══ Given information
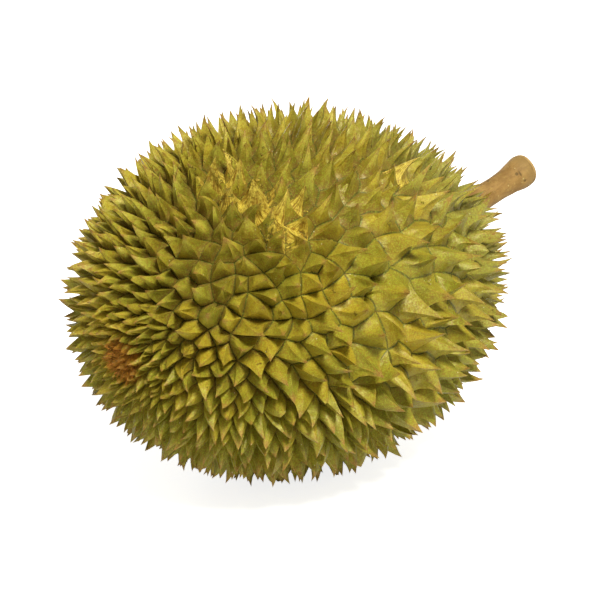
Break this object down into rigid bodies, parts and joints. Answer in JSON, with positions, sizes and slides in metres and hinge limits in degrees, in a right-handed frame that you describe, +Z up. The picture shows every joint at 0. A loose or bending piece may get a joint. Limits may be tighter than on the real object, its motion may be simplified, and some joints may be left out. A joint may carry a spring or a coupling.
{
  "type": "durian",
  "caption": "Whole durian lying on its side: a closed oval husk covered in sharp pyramid spines, with its stem and swollen stem knob.",
  "frame": {"origin": "centre of the bounding box's bottom face, on the surface that the fruit lies on", "axes": "+X along the fruit from the blossom end to the stem, +Z up"},
  "size_m": [0.2878, 0.2048, 0.1925],
  "materials": {
    "rind": "fresh olive-green rind, satin, with tan spine tips",
    "bark": "matte tan bark with small dark pores"
  },
  "bodies": {
    "root": {"husk": "rind", "stem": "bark"}
  },
  "joints": []
}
════
*Exercise brief*
Write the entire listing out again, word for word.

*The completed task*
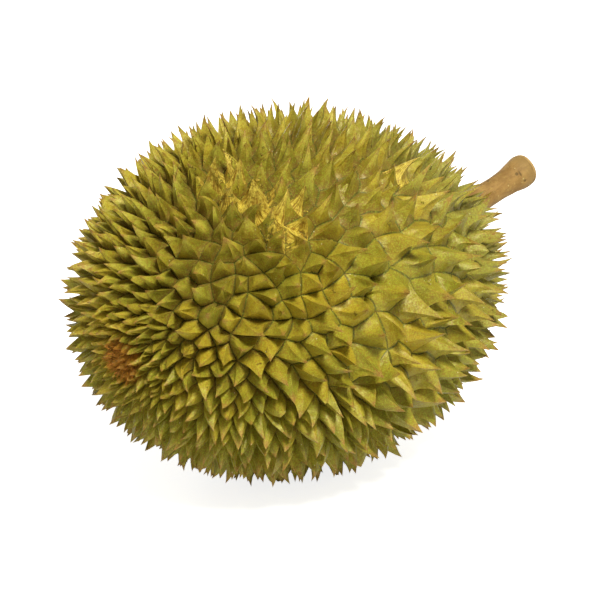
Break this object down into rigid bodies, parts and joints. Answer in JSON, with positions, sizes and slides in metres and hinge limits in degrees, in a right-handed frame that you describe, +Z up. The picture shows every joint at 0. A loose or bending piece may get a joint. Limits may be tighter than on the real object, its motion may be simplified, and some joints may be left out. A joint may carry a spring or a coupling.
{
  "type": "durian",
  "caption": "Whole durian lying on its side: a closed oval husk covered in sharp pyramid spines, with its stem and swollen stem knob.",
  "frame": {"origin": "centre of the bounding box's bottom face, on the surface that the fruit lies on", "axes": "+X along the fruit from the blossom end to the stem, +Z up"},
  "size_m": [0.2878, 0.2048, 0.1925],
  "materials": {
    "rind": "fresh olive-green rind, satin, with tan spine tips",
    "bark": "matte tan bark with small dark pores"
  },
  "bodies": {
    "root": {"husk": "rind", "stem": "bark"}
  },
  "joints": []
}